Kembali ke masa dimana pertama kali saya mendengar Koil lewat lagu "Matahari (Dengekeun Aing)" di radio, musiknya yang catchy dengan teriakan serak nggak karuan sang vokalis dan suara-suara efek gitar yang belum pernah saya dengar, 'memaksa' saya menaikkan volume suara radio. Sempat juga saya menonton video klip lagu itu di televisi nasional, yang masih teringat di videonya memperlihatkan band bermain di suatu ruangan dari satu angle saja dengan pencahayaan yang sedikit gelap, diperlihatkan juga susunan efek-efek gitar yang membuat saya melotot. Saya lupa persisnya tahun berapa mendengar lagu dan menonton video klipnya, yang jelas itu pertama kalinya saya menonton video klip band dalam negeri yang bermusik rock dengan cuek dan 'gelap'.

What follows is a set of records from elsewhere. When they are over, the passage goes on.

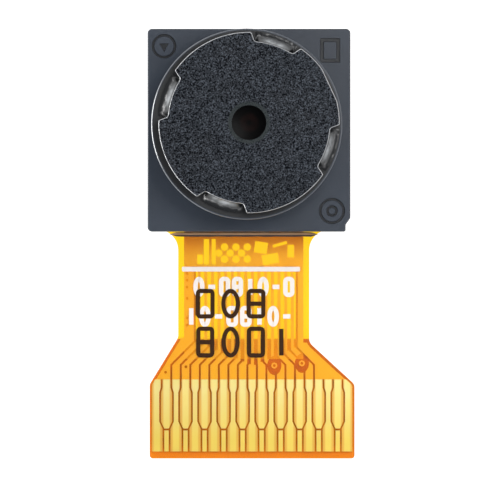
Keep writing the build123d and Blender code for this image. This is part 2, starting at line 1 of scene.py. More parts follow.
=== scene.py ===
# %% [markdown]
# # A phone camera module on its flexible tail
# The object is about 6.5 mm wide and 13.5 mm long. A black moulded housing holds the lens, and a strip
# of flexible circuit leaves it and widens into a row of gold contacts. The solids come from the frame
# at their real size. This file gives each surface its finish, and remakes the pieces whose looks depend
# on fine edges: the housing, the lens barrel, the films, the glue and the print.

# %% Load the frame
import json
import math

import bmesh
import bpy
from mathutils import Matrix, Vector


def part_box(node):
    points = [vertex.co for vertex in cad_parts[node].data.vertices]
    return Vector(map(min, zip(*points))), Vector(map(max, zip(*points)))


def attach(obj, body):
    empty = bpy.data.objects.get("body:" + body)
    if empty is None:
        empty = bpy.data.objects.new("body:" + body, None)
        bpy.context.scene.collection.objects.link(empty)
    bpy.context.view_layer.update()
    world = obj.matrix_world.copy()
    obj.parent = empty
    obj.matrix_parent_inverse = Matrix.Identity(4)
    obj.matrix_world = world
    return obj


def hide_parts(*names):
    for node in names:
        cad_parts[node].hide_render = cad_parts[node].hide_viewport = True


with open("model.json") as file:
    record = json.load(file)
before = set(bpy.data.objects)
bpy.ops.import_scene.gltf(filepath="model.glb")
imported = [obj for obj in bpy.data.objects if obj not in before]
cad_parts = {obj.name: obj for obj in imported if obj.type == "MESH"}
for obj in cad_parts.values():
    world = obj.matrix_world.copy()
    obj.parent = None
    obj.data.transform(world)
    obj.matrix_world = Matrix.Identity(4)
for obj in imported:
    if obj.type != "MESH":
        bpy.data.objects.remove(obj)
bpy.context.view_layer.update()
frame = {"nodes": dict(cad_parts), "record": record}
nodes = frame["nodes"]
mounts = {mount["name"]: mount for mount in frame["record"]["mounts"]}
print("pieces in the frame:", len(nodes))

# %% [markdown]
# ## Units and small helpers
# Blender works in metres, and this part is easier to read in millimetres: shapes are drawn in
# millimetres and shrunk once, when they are finished. A colour is picked as an sRGB hex value, as a
# paint chip or a screen gives it, and one function turns it into the linear value that light needs.

# %% Units, colours and nodes
MM = 0.001
square = ((-1, -1), (1, -1), (1, 1), (-1, 1))
scene = bpy.context.scene


def in_mm(corner):
    """A corner of the frame, in millimetres."""
    return Vector(corner) / MM


def linear(hex_colour):
    """An sRGB hex colour as a linear RGBA colour."""
    channels = [int(hex_colour[start:start + 2], 16) / 255 for start in (1, 3, 5)]
    return [c / 12.92 if c <= 0.04045 else ((c + 0.055) / 1.055) ** 2.4 for c in channels] + [1.0]


def add_node(tree, kind, inputs=None, **settings):
    """Add a node with its settings; each input is a value, a hex colour or the output that feeds it."""
    node = tree.nodes.new(kind)
    for name, value in settings.items():
        setattr(node, name, value)
    for socket_name, value in (inputs or {}).items():
        socket = node.inputs[socket_name]
        if isinstance(value, bpy.types.NodeSocket):
            tree.links.new(value, socket)
        elif str(value).startswith("#"):
            socket.default_value = linear(value)
        else:
            socket.default_value = value
    return node


def output(tree, kind, inputs=None, **settings):
    """Add a node and return its first output, which for most nodes is the result."""
    return add_node(tree, kind, inputs, **settings).outputs[0]


def new_material(name):
    """An empty material, with the coordinates that its pattern uses."""
    material = bpy.data.materials.new(name)
    material.use_nodes = True
    tree = material.node_tree
    tree.nodes.clear()
    return material, tree, add_node(tree, "ShaderNodeTexCoord").outputs["Object"]


def dress(material, *node_names):
    """Give pieces of the frame a material."""
    for node_name in node_names:
        nodes[node_name].material_slots[0].material = material
    print(material.name, "is on", ", ".join(node_names))


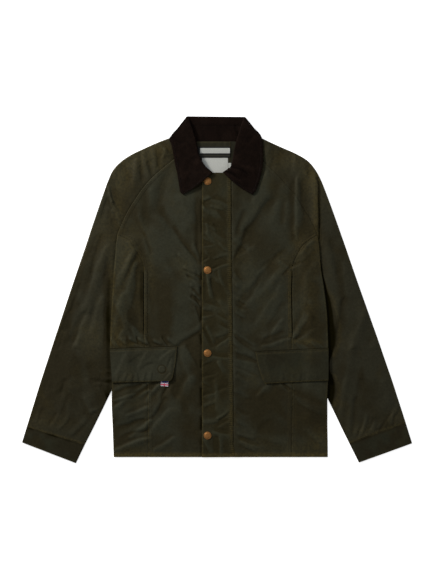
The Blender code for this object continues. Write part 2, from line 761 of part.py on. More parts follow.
def make_neck_trim():
    """Patch, hanger tape and blank labels inside the back neck."""
    patch = 0.5

    def inside(x, y):
        return back_under(x, y) + CLOTH + TAPE_GAP

    def on_patch(x, y):
        return inside(x, y) + patch + TAPE_GAP

    def on_tape(x, y):
        return on_patch(x, y) + TAPE + TAPE_GAP

    slab("neck_patch", -46.0, 31.0, 258.0, 337.0, inside, patch, "waxed_cotton", 6, 8)
    slab("hanger_tape", -44.0, 30.2, 302.0, 325.0, on_patch, TAPE, "dark_tape", 6, 3)
    slab("label_narrow", -38.3, 29.9, 310.2, 323.2, on_tape, TAPE, "label_white", 6, 2)
    slab("label_main", -33.7, 25.3, 262.0, 300.4, on_patch, TAPE, "label_white", 6, 4)
    slab("label_size", 25.8, 32.6, 277.7, 289.1, on_patch, TAPE, "label_white", 2, 2)


def main():
    """Build the whole jacket."""
    clear_scene()
    make_back()
    for side in ("right", "left"):
        make_front(side)
        make_side_front(side)
        make_sleeve(side)
        make_cuff(side)
        make_welt(side)
        make_pocket_flap(side)
        make_wing(side)
    make_storm_flap()
    make_snaps()
    make_flag_tab()
    make_collar_back()
    make_neck_trim()


main()
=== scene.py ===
"""Looks of a waxed cotton jacket that lies flat: fine cloth shells over the frame's solids,
stitching, snaps, labels, light and camera.

Sizes are in millimetres and become metres where a mesh is made. +X is the wearer's left, +Y the
collar and +Z up from the floor.
"""
import math

import bpy
import numpy as np
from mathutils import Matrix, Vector


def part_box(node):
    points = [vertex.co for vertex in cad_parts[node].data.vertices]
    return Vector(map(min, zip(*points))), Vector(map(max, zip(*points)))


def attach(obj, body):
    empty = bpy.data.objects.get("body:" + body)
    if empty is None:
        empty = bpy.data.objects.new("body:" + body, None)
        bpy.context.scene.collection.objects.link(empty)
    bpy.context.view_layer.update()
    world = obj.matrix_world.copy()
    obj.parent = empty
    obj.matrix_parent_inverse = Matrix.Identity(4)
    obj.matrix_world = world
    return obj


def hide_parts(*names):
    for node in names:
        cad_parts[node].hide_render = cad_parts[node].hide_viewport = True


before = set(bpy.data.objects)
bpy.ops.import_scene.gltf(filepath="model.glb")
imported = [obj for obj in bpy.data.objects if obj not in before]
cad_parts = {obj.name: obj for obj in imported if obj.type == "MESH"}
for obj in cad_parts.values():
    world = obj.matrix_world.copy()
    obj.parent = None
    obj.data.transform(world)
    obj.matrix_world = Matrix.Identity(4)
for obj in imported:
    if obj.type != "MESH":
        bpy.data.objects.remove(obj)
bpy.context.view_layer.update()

MM = 0.001            # metres
CLOTH = 1.6           # waxed cotton with its lining, one panel
DOUBLE_CLOTH = 2.0    # storm flap, pocket flaps and cuffs
WELT_CLOTH = 1.2      # pocket welts
CORDUROY = 2.6        # collar
PATCH_CLOTH = 0.5     # patch inside the back neck
TAPE = 0.4            # labels, hanger tape and flag tab
SEAM_GAP = 0.06       # between two pieces that meet in a seam
TAPE_GAP = 0.3        # beneath tapes and labels
LAYER_GAP = 0.5       # between two layers of cloth
FLAP_GAP = 0.8        # beneath the pocket flaps
WELT_GAP = 0.15       # beneath the pocket welts
SLEEVE_STACK = 2 * CLOTH + LAYER_GAP    # front and back of a sleeve, pressed flat
TUCK_LIFT = SLEEVE_STACK + LAYER_GAP    # the body lies this much higher on a tucked sleeve
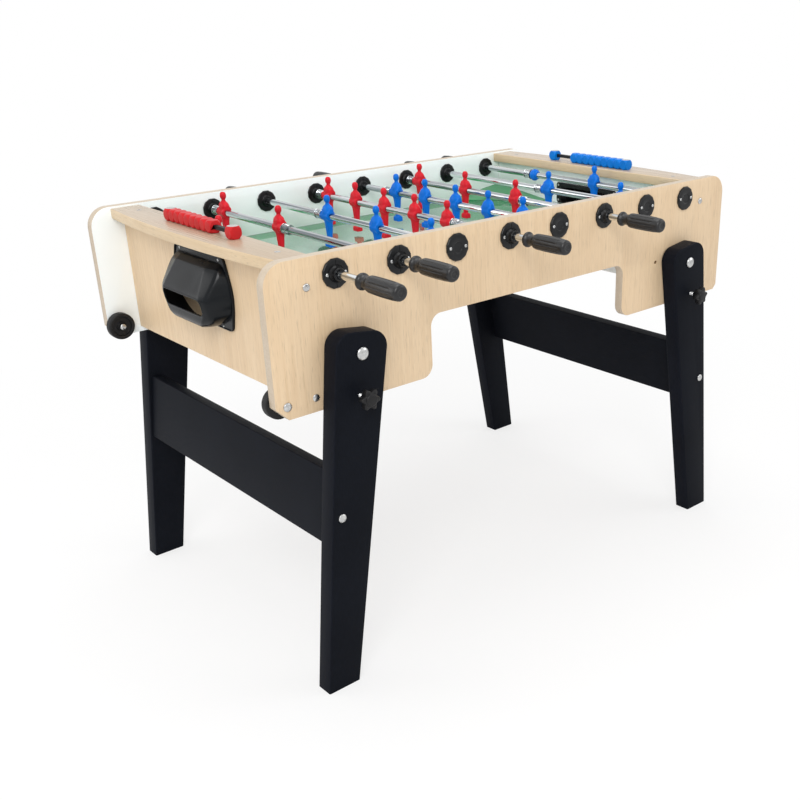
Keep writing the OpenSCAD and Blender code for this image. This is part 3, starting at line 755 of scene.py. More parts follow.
class Nodes:
    """A Geometry Nodes tree with named inputs."""

    # What an input holds, by the last word of its name; any other is a number
    KINDS = {"Object": "Object", "Finish": "Material", "Count": "Int"}

    def __init__(self, name, *inputs):
        self.tree = bpy.data.node_groups.new(name, "GeometryNodeTree")
        sockets = self.tree.interface
        sockets.new_socket("Geometry", in_out="OUTPUT", socket_type="NodeSocketGeometry")
        sockets.new_socket("Geometry", in_out="INPUT", socket_type="NodeSocketGeometry")
        for key in inputs:
            kind = "NodeSocket" + self.KINDS.get(key.split()[-1], "Float")
            sockets.new_socket(key, in_out="INPUT", socket_type=kind)
        self.entry = self.tree.nodes.new("NodeGroupInput")
        self.exit = self.tree.nodes.new("NodeGroupOutput")

    def input(self, key):
        return self.entry.outputs[key]

    def node(self, kind, settings=None, sockets=None, out=0):
        made = self.tree.nodes.new(kind)
        for key, value in (settings or {}).items():
            setattr(made, key, value)
        for key, value in (sockets or {}).items():
            if isinstance(value, bpy.types.NodeSocket):
                self.tree.links.new(value, made.inputs[key])
            else:
                made.inputs[key].default_value = value
        return made.outputs[out]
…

Di tahun 2000, adik saya memperlihatkan kaset Koil yang baru dia beli dari seorang kawan, album self-titled rilisan Project Q tahun 1996. Berisikan 10 lagu termasuk single "Matahari (Dengekeun Aing)" yang sudah pernah saya dengar itu. Masa-masa itu sungguh indah, kami berdua sangat menikmati semua lagu dan jadi topik perbincangan kami selama beberapa waktu. Lirik lagu yang sangat bagus dan mudah diingat, ditambah dengan penggunaan sampling dan efek gitar dengan bermacam-macam suara, album ini sungguh satu album yang membawa terobosan baru sekaligus terbaik di masanya.
Pada waktu itu saya belum paham istilah sampling, saya menggunakan istilah suara-suara aneh dan soal genre album ini pun saya belum memahami kalau ini adalah industrial, saya dengan adik dan beberapa kawan menyebut album ini sebagai album grunge, saat itu. Kalau saya membandingkan dengan rilisan beberapa band grunge sekarang ini di komunitas yang saya ketahui, album Koil ini lebih grunge daripada mereka yang malah lebih didominasi unsur metal/garage rock.
"Detak jantungku diam membisu... Bergetar menahan luka. Berpijar api di dada. Aku menunggu waktu yang berhenti."
- Waktu Yang Berhenti
Jika grunge itu dilihat dari lirik lagu yang muram atau semacamnya, album ini punya lagu "Karam" dan "Waktu Yang Berhenti". Apabila dari distorsi gitar, album ini layak di-grunge-kan dengan lagu "Senyawa Mesin", "Murka" dan "Karat". Tapi saya nggak tahu alasan kenapa album ini nggak menjadi album favorit kawan-kawan di komunitas, nggak diulas atau dimasukkan dalam bagian sejarah grunge Indonesia. Yah mungkin belum ada yang menyimak, si bandnya juga mungkin sabodo teuing. Itu cuma maunya saya saja.
Sampai saat ini saya masih mendengarkan album ini dan masih saja terkesima karena lirik lagu, aransemen hingga desain sampul albumnya. Album yang nggak membosankan, masih layak didengar dan saya yakin para pendengar musik masa kini juga akan menyukai album ini. Saya membayangkan Koil merilis ulang album ini berikut album-album lainnya, seperti Demo From Nowhere dan Caligula yang semuanya dikemas dalam bentuk boxset, untuk mengenang era keemasan musik '90-an dan sambil mengisi 'kekosongan' selama Koil belum merilis album baru lagi. Wah, itu pasti sangat menggembirakan. Menggembirakan jika bayangan saya ini terwujud.